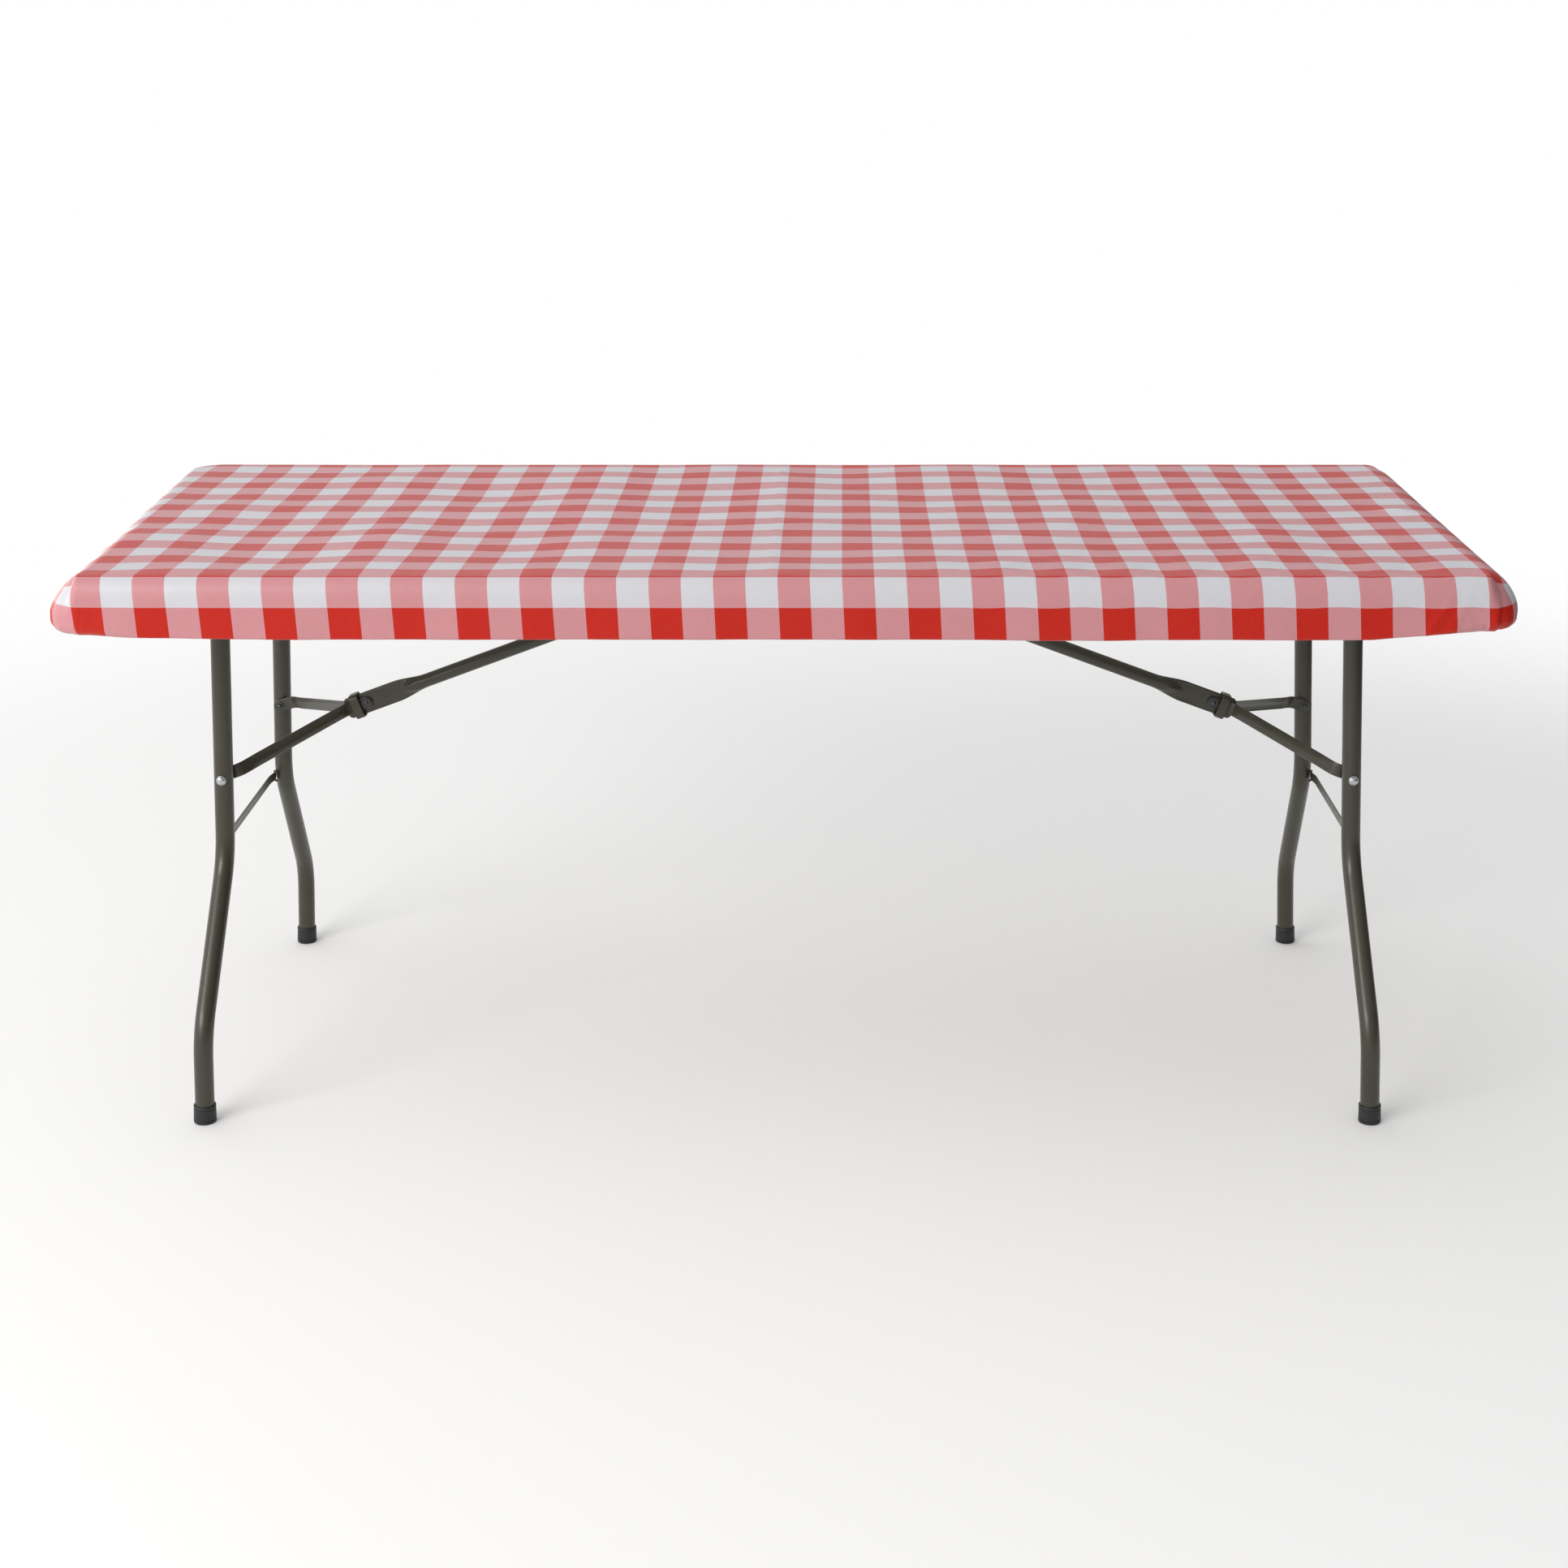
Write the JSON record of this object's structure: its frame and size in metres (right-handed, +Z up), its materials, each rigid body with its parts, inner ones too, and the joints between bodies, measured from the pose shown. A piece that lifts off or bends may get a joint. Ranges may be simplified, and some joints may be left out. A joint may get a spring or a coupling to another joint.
{
  "type": "tablecloth on a folding table",
  "caption": "Fitted elastic-edged checked tablecloth on a long folding banquet table, with wishbone leg frames, folding braces and sliding lock rings.",
  "frame": {"origin": "on the floor, under the middle of the table top", "axes": "+X along the length, +Y across the width towards the back, +Z up"},
  "size_m": [1.829, 0.756, 0.76],
  "materials": {
    "vinyl_cloth": "semi-gloss vinyl, red and white check, flannel backed",
    "elastic": "matt knitted elastic",
    "moulded_plastic": "light pebbled polyethylene",
    "powder_coated_steel": "dark bronze powder coat, semi-gloss",
    "zinc_steel": "bright zinc plate",
    "rubber": "matt black rubber"
  },
  "bodies": {
    "table": {"centre_crossmember": "powder_coated_steel", "elastic_hem": "elastic", "left_axle_strap_back": "zinc_steel", "left_axle_strap_front": "zinc_steel", "left_brace_bracket": "powder_coated_steel", "left_brace_pin": "zinc_steel", "left_strap_screw_back_inner": "zinc_steel", "left_strap_screw_back_outer": "zinc_steel", "left_strap_screw_front_inner": "zinc_steel", "left_strap_screw_front_outer": "zinc_steel", "rail_screw_back_left": "zinc_steel", "rail_screw_back_middle": "zinc_steel", "rail_screw_back_right": "zinc_steel", "rail_screw_front_left": "zinc_steel", "rail_screw_front_middle": "zinc_steel", "rail_screw_front_right": "zinc_steel", "right_axle_strap_back": "zinc_steel", "right_axle_strap_front": "zinc_steel", "right_brace_bracket": "powder_coated_steel", "right_brace_pin": "zinc_steel", "right_strap_screw_back_inner": "zinc_steel", "right_strap_screw_back_outer": "zinc_steel", "right_strap_screw_front_inner": "zinc_steel", "right_strap_screw_front_outer": "zinc_steel", "side_rail_back": "powder_coated_steel", "side_rail_front": "powder_coated_steel", "tablecloth": "vinyl_cloth", "tabletop_panel": "moulded_plastic"},
    "left_leg": {"left_foot_cap_back": "rubber", "left_foot_cap_front": "rubber", "left_leg_axle": "powder_coated_steel", "left_leg_crossbar": "powder_coated_steel", "left_leg_rivet_back": "zinc_steel", "left_leg_rivet_front": "zinc_steel", "left_leg_tube_back": "powder_coated_steel", "left_leg_tube_front": "powder_coated_steel"},
    "left_brace_upper": {"left_knee_rivet": "zinc_steel", "left_upper_brace": "powder_coated_steel"},
    "left_brace_lower": {"left_arm_rivet_back": "zinc_steel", "left_arm_rivet_front": "zinc_steel", "left_brace_arm_back": "powder_coated_steel", "left_brace_arm_front": "powder_coated_steel"},
    "left_ring": {"left_lock_ring": "powder_coated_steel"},
    "right_leg": {"right_foot_cap_back": "rubber", "right_foot_cap_front": "rubber", "right_leg_axle": "powder_coated_steel", "right_leg_crossbar": "powder_coated_steel", "right_leg_rivet_back": "zinc_steel", "right_leg_rivet_front": "zinc_steel", "right_leg_tube_back": "powder_coated_steel", "right_leg_tube_front": "powder_coated_steel"},
    "right_brace_upper": {"right_knee_rivet": "zinc_steel", "right_upper_brace": "powder_coated_steel"},
    "right_brace_lower": {"right_arm_rivet_back": "zinc_steel", "right_arm_rivet_front": "zinc_steel", "right_brace_arm_back": "powder_coated_steel", "right_brace_arm_front": "powder_coated_steel"},
    "right_ring": {"right_lock_ring": "powder_coated_steel"}
  },
  "joints": [
    {"name": "left_leg_fold", "type": "hinge", "parent": "table", "child": "left_leg", "pos_m": [-0.743, 0, 0.718], "axis": [0, -1, 0], "range_deg": [0, 91.9]},
    {"name": "left_brace_swing", "type": "hinge", "parent": "table", "child": "left_brace_upper", "pos_m": [-0.03, 0, 0.702], "axis": [0, -1, 0], "range_deg": [-21.95, 0]},
    {"name": "left_knee", "type": "hinge", "parent": "left_brace_upper", "child": "left_brace_lower", "pos_m": [-0.59496, 0, 0.49108], "axis": [0, -1, 0], "range_deg": [0, 182.2]},
    {"name": "left_ring_slide", "type": "slide", "parent": "left_brace_upper", "child": "left_ring", "axis": [0.9368, 0, 0.3497], "range_m": [0, 0.204]},
    {"name": "right_leg_fold", "type": "hinge", "parent": "table", "child": "right_leg", "pos_m": [0.743, 0, 0.718], "axis": [0, 1, 0], "range_deg": [0, 91.9]},
    {"name": "right_brace_swing", "type": "hinge", "parent": "table", "child": "right_brace_upper", "pos_m": [0.03, 0, 0.702], "axis": [0, 1, 0], "range_deg": [-21.95, 0]},
    {"name": "right_knee", "type": "hinge", "parent": "right_brace_upper", "child": "right_brace_lower", "pos_m": [0.59496, 0, 0.49108], "axis": [0, 1, 0], "range_deg": [0, 182.2]},
    {"name": "right_ring_slide", "type": "slide", "parent": "right_brace_upper", "child": "right_ring", "axis": [-0.9368, 0, 0.3497], "range_m": [0, 0.204]}
  ],
  "couplings": [
    {"joint": "left_brace_swing", "follows": "left_leg_fold", "ratio": -0.23877},
    {"joint": "left_knee", "follows": "left_leg_fold", "ratio": 1.9821},
    {"joint": "left_ring_slide", "follows": "left_leg_fold", "m_per_rad": 0.127},
    {"joint": "right_brace_swing", "follows": "right_leg_fold", "ratio": -0.23877},
    {"joint": "right_knee", "follows": "right_leg_fold", "ratio": 1.9821},
    {"joint": "right_ring_slide", "follows": "right_leg_fold", "m_per_rad": 0.127}
  ]
}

▸ **Request**:
Pull out each line holding the string "bodies".

▸ **Output of the task**:
Write the JSON record of this object's structure: its frame and size in metres (right-handed, +Z up), its materials, each rigid body with its parts, inner ones too, and the joints between bodies, measured from the pose shown. A piece that lifts off or bends may get a joint. Ranges may be simplified, and some joints may be left out. A joint may get a spring or a coupling to another joint.
  "bodies": {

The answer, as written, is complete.